20th International Competition “Les Huiles du Monde”, AVPA-Paris 2022
Category Blended and Flavoured Oils

  • SILVER MEDAL 2022: Rose-infused Olive Oil: EPTASTIKTOS, producer: Giorgos Tomadakis, Aitria
  • BRONZE MEDAL 2022: Basil-infused Olive Oil: EPTASTIKTOS, producer: Giorgos Tomadakis


  • GOLD MEDAL 2021: Chutneys & vegetable jams, produced by the member producer of the EPTASTIKTOS Social Cooperative Manos Kalivas through his company Delikreta flavours.

Ancient Olive Trees

Some of them, in their shade, have hosted even Minoans. They have felt on their trunk many conquerors; their roots are watered with sweat, tears, and blood, they have nourished our ancestors, they have lived and accompanied generations and generations, even many of us.

Until today, they stand as irrefutable and living witnesses of our history. They have much to tell us. We often pass by them.

Let’s listen to them as they speak to us… Let’s make them a gift to our children and grandchildren, let’s give them the opportunity to love them and to be loved.
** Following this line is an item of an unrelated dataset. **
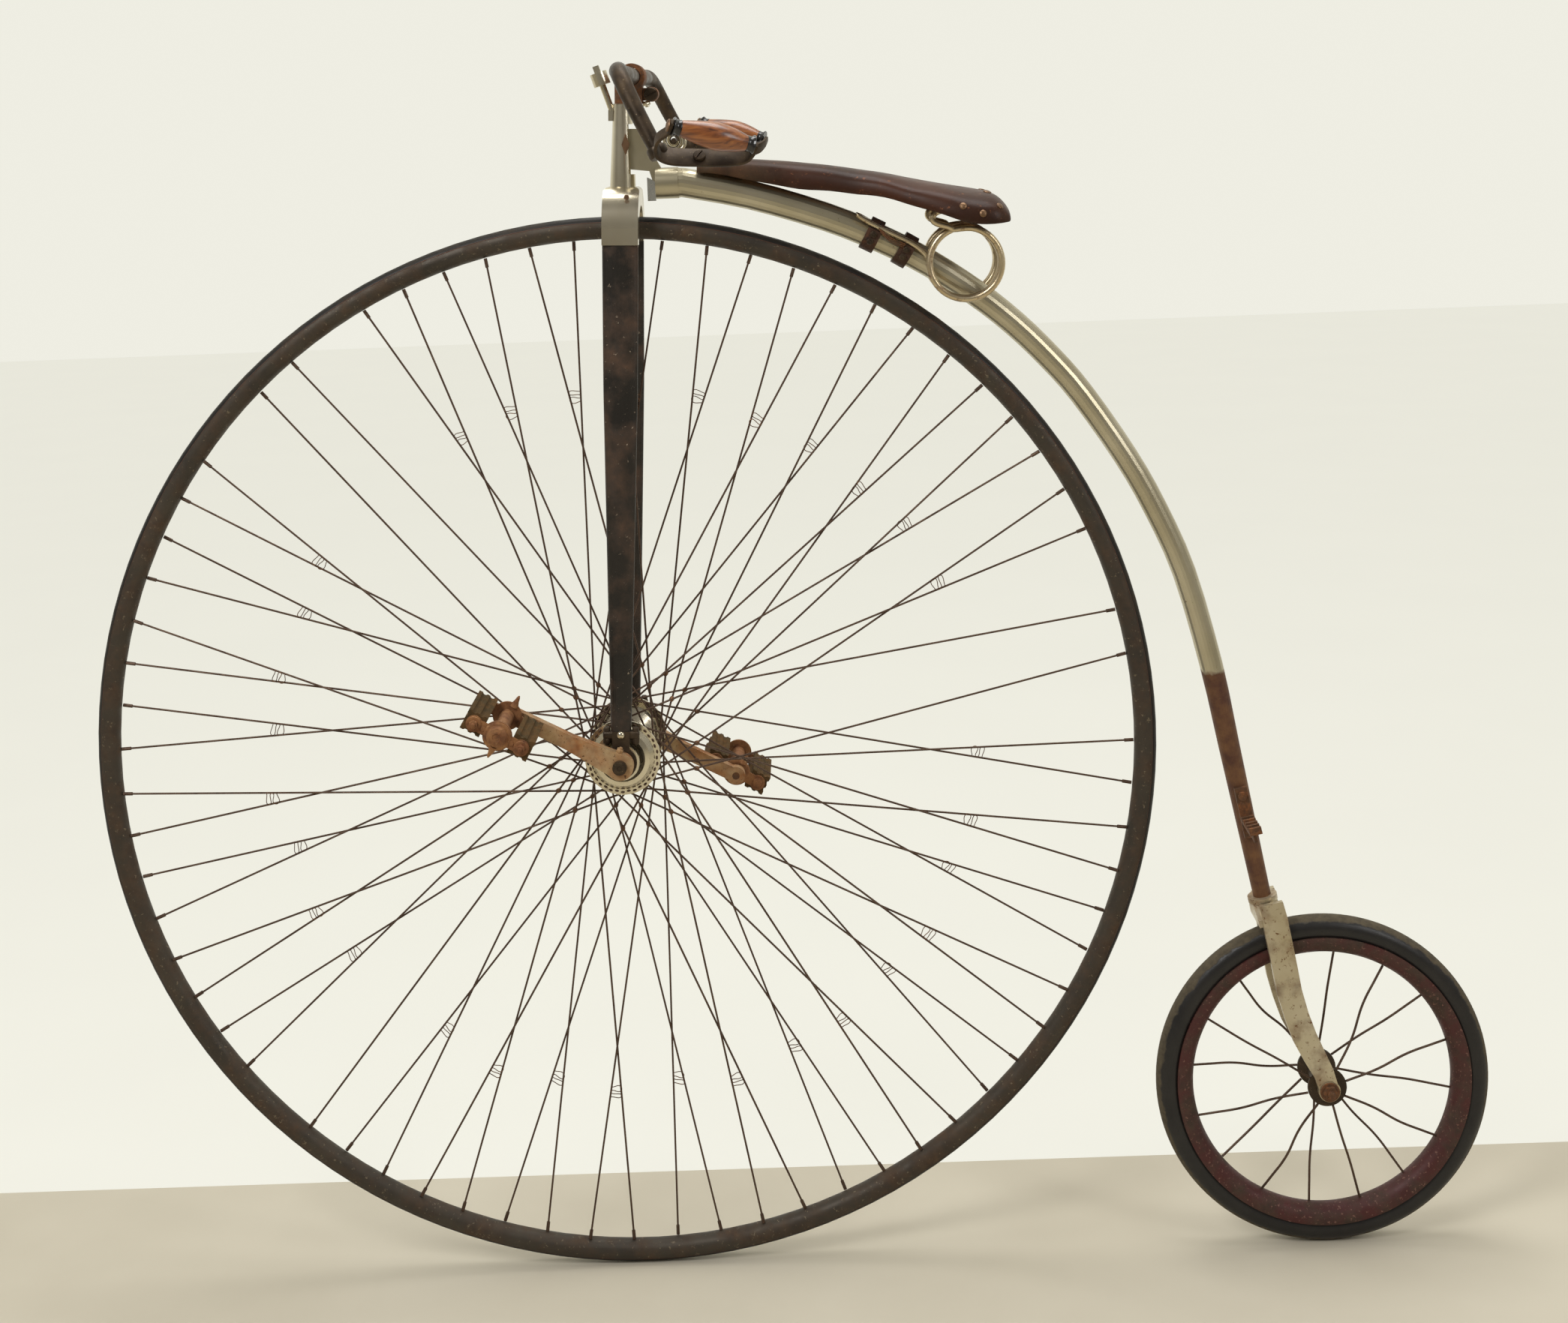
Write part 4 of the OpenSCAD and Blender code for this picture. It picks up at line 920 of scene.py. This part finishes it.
# %% Milled rings and clamps
for side, name in ((-1, "left"), (1, "right")):
    ring = turned("milled_ring_" + name, [(19.9, 0), (23.0, 0), (23.6, 0.7), (23.6, 4.3),
                                          (23.0, 5), (19.9, 5), (19.9, 0)],
                  (0, 0, 0), (0, 0, 1), 144)
    for point in ring.data.vertices:
        r = math.hypot(point.co.x, point.co.y)
        if r > 0.0225:
            place = round(math.degrees(math.atan2(point.co.y, point.co.x)) / 2.5)
            tooth = 0.965 if place % 2 else 1.0
            point.co.x *= tooth
            point.co.y *= tooth
    ring.rotation_mode = "QUATERNION"
    ring.rotation_quaternion = Vector((0, 0, 1)).rotation_difference(lean(0, side, 0))
    ring.location = steered(0, side * 73.5, 0)
    settle(ring, "milled_ring_" + name)
    dress(ring, "fork", bright_nickel)

    bpy.ops.mesh.primitive_cube_add(size=1, location=(0, 0, 0))
    clamp = bpy.context.object
    clamp.scale = (0.046, 0.0115, 0.010)
    bpy.ops.object.transform_apply(scale=True)
    bpy.ops.object.modifier_add(type="BEVEL")
    clamp.modifiers[-1].width = 0.003
    clamp.modifiers[-1].segments = 3
    apply_last(clamp)
    clamp.rotation_euler = (0, RAKE, 0)
    clamp.location = steered(0, side * 74, 35)
    settle(clamp, "bearing_clamp")
    parts = [clamp]
    for x in (-18, 18):
        parts.append(nut("nut", 5.4, 7, steered(x, side * 74, 31), lean(0, 0, -1)))
        parts.append(turned("stud", [(0, 0), (4.4, 0), (4.4, 3), (3.4, 5), (0, 5.5)],
                            steered(x, side * 74, 39.5), lean(0, 0, 1), 16))
    dress(join_up(parts, "bearing_clamp_" + name), "fork", dark_steel)
    dress(turned("clamp_bolt_" + name, [(0, -2), (5.0, -2), (5.0, 1.6), (4.0, 3.4),
                                        (1.8, 4.4), (0, 4.6)],
                 steered(0, side * 80, 36), lean(0, side, 0), 24),
          "fork", bright_nickel)
print("bearings clamped")

# %% [markdown]
# The wheel had 72 spokes, and five are lost. The same rule that lays out the spokes
# gives where each one starts and stops, for the ties and bindings further down.

# %% Spoke ends and axle ends
SPOKES, LOST = 72, (0, 3, 24, 27, 44)
FLANGE_Y, RIM_IN = 53.0, 657.4


def spoke_ends(i):
    """Where a front spoke starts, where it meets the rim, and its side."""
    near = -1 if i % 4 < 2 else 1
    lead = 1 if i % 2 == 0 else -1
    a = math.radians(5.6 + 5.0 * i)
    hook = (44.0, 40.0)[i % 2]
    t = a + lead * math.acos(hook / (RIM_IN - 0.3))
    y = near * (FLANGE_Y - 1.6 - (0 if lead > 0 else 3.6))
    return (Vector((hook * math.cos(t), y, hook * math.sin(t))),
            Vector((RIM_IN * math.cos(a), near * (4.5 if lead > 0 else 1.2),
                    RIM_IN * math.sin(a))), near)


bpy.ops.mesh.primitive_uv_sphere_add(segments=10, ring_count=6, radius=0.001)
pattern = bpy.context.object
pattern.scale = (1.5, 2.7, 1.1)
settle(pattern, "spoke_end_pattern")
ends = []
for i in range(SPOKES // 2):
    for side in (-1, 1):
        a = math.radians(10.0 * i + (5.0 if side > 0 else 0))
        r = 44.6 if i % 2 else 43.4
        end = pattern.copy()
        end.data = pattern.data.copy()
        bpy.context.collection.objects.link(end)
        turn = Matrix((lean(math.cos(a), 0, math.sin(a)), lean(-math.sin(a), 0, math.cos(a)),
                       lean(0, -1, 0))).transposed()
        end.rotation_mode = "QUATERNION"
        end.rotation_quaternion = turn.to_quaternion()
        end.location = steered(r * math.cos(a), side * (FLANGE_Y + 3.2), r * math.sin(a))
        ends.append(end)
only(pattern)
bpy.ops.object.delete()
dress(join_up(ends, "spoke_hooks"), "front_wheel", spoke_steel)

for side, name in ((-1, "left"), (1, "right")):
    dress(turned("axle_end_" + name, [(0, -2), (7.9, -2), (7.9, -0.4), (7.2, 0.5),
                                      (3.2, 0.9), (2.6, -0.4), (0, -1.6)],
                 steered(0, side * 103, 0), lean(0, side, 0), 32),
          "front_wheel", dark_steel)
    a = math.radians(26 if side > 0 else 206)
    # the crank points along (cos a, -sin a); the cotter passes beside the axle
    out = Vector((math.cos(a), 0, -math.sin(a)))
    over = Vector((out.z, 0, -out.x))
    at = out * 9 + over * 15.0
    dress(nut("cotter_nut_" + name, 4.6, 5.0, steered(at.x, side * 92, at.z),
              lean(over.x, 0, over.z)), "front_wheel", rusted_nickel)
print("hub dressed")

# %% [markdown]
# ## Spoke wires
# Old tangent wheels were stiffened with fine copper wire. Neighbouring spokes are
# tied in pairs well inside the rim, and bound where they cross near the hub.

# %% Ties and bindings
def on_spoke(i, radius):
    start, stop, _ = spoke_ends(i)
    low, high = 0.0, 1.0
    for _ in range(30):
        mid = (low + high) / 2
        p = start.lerp(stop, mid)
        if math.hypot(p.x, p.z) < radius:
            low = mid
        else:
            high = mid
    return start.lerp(stop, low)


ties, binds = [], []
for i in range(0, SPOKES, 2):
    if i in LOST or i + 1 in LOST:
        continue
    shift = (i * 7) % 11 - 5
    corners = []
    for radius, spoke in ((462, i), (462, i + 1), (455, i), (455, i + 1), (449, i + 1),
                          (449, i)):
        p = on_spoke(spoke, radius + shift)
        corners.append(steered(p.x, p.y - 1.6 if p.y < 0 else p.y + 1.6, p.z))
    ties.append(bent_wire("tie", corners, 1.1, 1))
for i in range(0, SPOKES, 2):
    for gap in (9, 17):
        j = (i + gap) % SPOKES
        if j % 2 == 0 or i in LOST or j in LOST:
            continue
        p0, p1, near_i = spoke_ends(i)
        q0, q1, near_j = spoke_ends(j)
        if near_i != near_j:
            continue
        d, e = p1 - p0, q1 - q0
        det = d.x * e.z - d.z * e.x
        if abs(det) < 1e-6:
            continue
        t = ((q0.x - p0.x) * e.z - (q0.z - p0.z) * e.x) / det
        u = ((q0.x - p0.x) * d.z - (q0.z - p0.z) * d.x) / det
        if 0 < t < 1 and 0 < u < 1:
            m = (p0 + d * t + q0 + e * u) / 2
            if 75 < math.hypot(m.x, m.z) < 420:
                bind = [(0, -3.4), (2.4, -3.2), (3.1, -1.2), (3.1, 1.2), (2.4, 3.2),
                        (0, 3.4)]
                binds.append(turned("bind", bind, steered(m.x, m.y, m.z),
                                    lean(d.x + e.x, d.y + e.y, d.z + e.z), 8))
tie_copper = finish("tie_copper", ((0.20, 0.10, 0.05), (0.11, 0.055, 0.03)), DARK_RUST,
                    metal=0.7, rough=(0.4, 0.7), scale=90, amount=0.4, bump=0.2)
dress(join_up(ties, "spoke_ties"), "front_wheel", tie_copper, None, 60)
dress(join_up(binds, "spoke_bindings"), "front_wheel", tie_copper, None, 60)
print("ties", len(ties), "bindings", len(binds))

# %% [markdown]
# ## Tyres
# Solid rubber was cemented into the rim, and a line of the reddish cement still
# shows along both edges. On the small wheel the tread has gone brown and dry.

# %% Cement lines
for side, name in ((-1, "left"), (1, "right")):
    bead = [(678.9 + math.cos(math.radians(60 * k)), math.sin(math.radians(60 * k)))
            for k in range(7)]
    ring = turned("cement_line_" + name, bead, steered(0, side * 10.5, 0), lean(0, 1, 0), 180)
    dress(ring, "front_wheel", cement_red, None, 60)
print("cement faces", len(ring.data.polygons))

# %% [markdown]
# The small tyre keeps its black on the flanks only. The tread's brown is a tone that
# follows the distance from the wheel's middle plane, so it stays put as it turns.

# %% Rear tyre
def on_tread(half, soft):
    """More wear within a distance of the wheel's middle plane, in metres."""
    def tone(tree, where, cloud, step):
        split = tree.nodes.new("ShaderNodeSeparateXYZ")
        tree.links.new(where, split.inputs[0])
        size = tree.nodes.new("ShaderNodeMath")
        size.operation = "ABSOLUTE"
        tree.links.new(split.outputs["Y"], size.inputs[0])
        return step(size.outputs[0], half + soft, half - soft, -0.08, 0.5)
    return tone


TREAD_HALF = 0.0112
rear_rubber = finish("rear_rubber", ((0.012, 0.011, 0.011), (0.022, 0.020, 0.018)),
                     ((0.10, 0.080, 0.050), (0.065, 0.052, 0.034)), metal=0.0,
                     rough=(0.30, 0.85), scale=60, amount=0.36, edge=0.08, bump=0.4,
                     tone=on_tread(TREAD_HALF, 0.003))
coat_node(rear_rubber, "rear_tyre")
print("brown tread", 2000 * TREAD_HALF, "mm wide")

# %% [markdown]
# The small wheel's spokes are thick iron wires, and years of knocks have bowed most
# of them. Each is a curve through five points with a little sway of its own.

# %% Rear spokes
HUB_R, RIM_R = 25.5, 167.4
HUB_Y, RIM_Y = 29.5, 2
SWAY = (2.6, -1.2, 3.4, 0.6, -2.2, 4.0, 1.0, -3.0, 2.2, 0.4, 3.6, -1.6, 0.8, 2.8, -2.4, 1.4)
wires = []
for i, sway in enumerate(SWAY):
    near = -1 if i % 2 == 0 else 1
    a = math.radians(22.5 * i + 15.5)
    out = Vector((math.cos(a), 0, math.sin(a)))
    across = Vector((-math.sin(a), 0, math.cos(a)))
    knots = []
    for share, bow in ((0, 0), (0.3, -0.5), (0.62, 1.0), (0.86, 0.45), (1, 0)):
        r = HUB_R + (RIM_R - HUB_R) * share
        knots.append(at_rear(0, near * (HUB_Y + (RIM_Y - HUB_Y) * share), 0)
                     + (out * r + across * sway * bow) / 1000)
    wires.append(bent_wire("wire", knots, 3.1, 2))
dress(join_up(wires, "rear_spoke_wires"), "rear_wheel", spoke_steel,
      "rear_spokes", 60)
print("rear spokes", len(wires))

# %% [markdown]
# ## Pedals
# Each pedal has two rubber blocks on bolts between cast end plates, with pointed
# toe pegs. The bolts end in nuts, and a turned cap keeps the dirt out of the bearing.

# %% Pedal nuts, caps and pegs
PEDALS = {"left": (Vector((-0.5367297, 0, -0.6469932)), -1),
          "right": (Vector((-0.2632703, 0, -0.7930068)), 1)}
SLANT = math.radians(30.1)
OUTER, INNER = 194, 104
for name, (pin, side) in PEDALS.items():
    def at_pedal(x, y, z):
        return pin + Vector((x * math.cos(SLANT) + z * math.sin(SLANT), side * y,
                             -x * math.sin(SLANT) + z * math.cos(SLANT))) / 1000

    trims = []
    for x in (-32, 32):
        trims.append(turned("washer", [(0, -0.5), (9.2, -0.5), (9.4, 0.5), (8.6, 1.4),
                                       (6.2, 1.8), (0, 1.8)],
                            at_pedal(x, OUTER, 0), (0, side, 0), 24))
        trims.append(nut("nut", 5.6, 4.6, at_pedal(x, OUTER + 1.4, 0), (0, side, 0)))
        trims.append(turned("rivet", [(0, -0.5), (6.6, -0.5), (6.6, 0.8), (5.0, 1.8),
                                      (0, 2.2)], at_pedal(x, INNER, 0), (0, -side, 0), 20))
    for x in (-19, 19):
        trims.append(turned("pip", [(0, -0.5), (3.4, -0.5), (3.0, 1.2), (0, 1.6)],
                            at_pedal(x, OUTER, 0), (0, side, 0), 14))
    trims.append(turned("cap", [(0, -1), (17.0, -1), (17.2, 0.6), (15.8, 1.6), (13.2, 2.0),
                                (12.6, 4.6), (12.0, 6.8), (10.4, 8.0), (5.2, 8.6),
                                (4.4, 7.6), (0, 7.4)],
                        at_pedal(0, OUTER, 0), (0, side, 0), 40))
    trims.append(turned("collar", [(0, -3), (17.5, -3), (17.8, 0.4), (16.6, 1.2), (13, 1.6),
                                   (9.2, 1.6)], at_pedal(0, INNER + 0.4, 0), (0, -side, 0), 36))
    for y, up in ((OUTER - 1.5, -1), (INNER + 1.5, 1)):
        base = at_pedal(2, y, up * 14)
        trims.append(turned("peg", [(0, 0), (5.6, 0), (4.4, 4), (2.9, 8), (2.2, 12),
                                    (0.9, 15), (0, 15.4)], base,
                            at_pedal(2, y, up * 30) - base, 14))
    dress(join_up(trims, name + "_pedal_trim"), name + "_pedal", pedal_rust)
print("pedals dressed")

# %% [markdown]
# ## Rear axle
# The nuts of the rear axle bear on plain turned washers.

# %% Rear washers
pads = []
for side in (-1, 1):
    pads.append(turned("washer", [(4.7, 0), (12.4, 0), (12.6, 0.8), (12.0, 1.6), (4.7, 1.6),
                                  (4.7, 0)], at_rear(0, side * 44.9, 0), (0, side, 0), 32))
dress(join_up(pads, "rear_washers"), "frame", rusted_steel)
print("rear washers", len(pads))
They are our heritage and our culture.

Throughout Crete, many ancient olive trees are preserved, some of which date back to Minoan times.

The oldest of all is estimated to be the olive tree of Kavousi in the Lasithi prefecture, where our cooperative operates. Dating back to the 15th century BC, it has a base perimeter of 22.10m, a base diameter of 7.10m, coordinates 35.11521, 25.86077 or 35°06’54.8″N 25°51’38.8″E, and an altitude of 252m. In the prefecture of Lasithi, there are scattered hundreds of ancient olive trees, many of which often create clusters of distinct olive groves. Many date back to Minoan times, others were planted (or grafted onto wild olive trees) during the Roman era, and many were planted with the arrival of the Venetians in the 13th century BC. Many were also planted at the end of the 16th century with the encouragement of the Turks to supply raw materials to soap factories or to be exported to Marseille.

As part of our efforts to highlight our cultural heritage, we have initiated a program to record ancient olive trees with the aim of protecting and making them visitable with appropriate signage and route planning. At the same time, we organize activities (seminars, musical events) aimed at raising awareness among residents. Selected olive trees are marked with a special sign informing visitors.

Recording – Highlighting

With the selfless contribution of the cooperative members and in collaboration with the owners, 300 ancient olive trees with an average age of 1800 years have been recorded to date. The recording includes communication and acquaintance with the producer, photographing the tree and taking coordinates, measuring dimensions (base perimeter and perimeter at a height of 0.90 meters) to estimate the age, as well as collecting other information concerning local history, management, and cultivation practices applied.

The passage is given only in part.